Defining the operators is not too hard. We can take $\hat{\mathcal{S}}, \hat{\mathcal{C}} : V^{\otimes m} \to V^{\otimes m}$ to be defined by the formulas $$ \begin{aligned} \hat{\mathcal{S}}(v_1 \otimes v_2 \otimes \cdots \otimes v_m) &= v_2 \otimes \cdots \otimes v_m \otimes v_1 \\ \hat{\mathcal{C}}(v_1 \otimes v_2 \otimes \cdots \otimes v_m) &= v_1 \otimes v_2 \otimes \cdots \otimes v_m - v_2 \otimes \cdots \otimes v_m \otimes v_1 \end{aligned}$$ We then check that these formulas do the right thing, for example we need to make sure that $\mu(\hat{\mathcal{C}}^k (A^{\otimes m-1} \otimes B)) = A^{m-k-1} D^k$ and so on.

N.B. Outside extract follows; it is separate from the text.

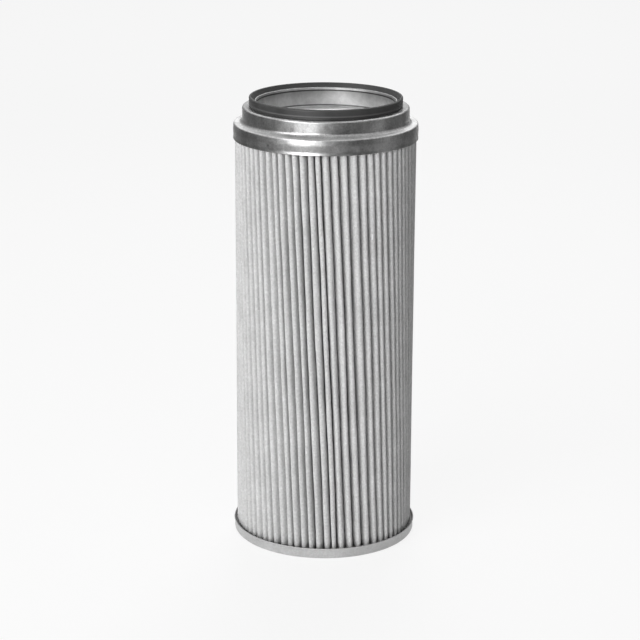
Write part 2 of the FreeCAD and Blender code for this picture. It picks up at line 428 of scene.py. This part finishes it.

With those definitions, it is easy to see that $\hat{\mathcal{C}} = \mathbb{1} - \hat{\mathcal{S}}$, and so they also commute, since $\hat{\mathcal{C}}\hat{\mathcal{S}} = \hat{\mathcal{S}}\hat{\mathcal{C}} = \hat{\mathcal{S}} - \hat{\mathcal{S}}^2$. So we can write $$ A^{\otimes n} \otimes B = (\hat{\mathcal{S}} + \hat{\mathcal{C}})^n (A^{\otimes n} \otimes B) = \sum_{k=0}^n \binom{n}{k} (\hat{\mathcal{S}}^{n-k} \hat{\mathcal{C}}^k) (A^{\otimes n} \otimes B)$$ and finally applying $\mu$ on both sides gives the formula you are after.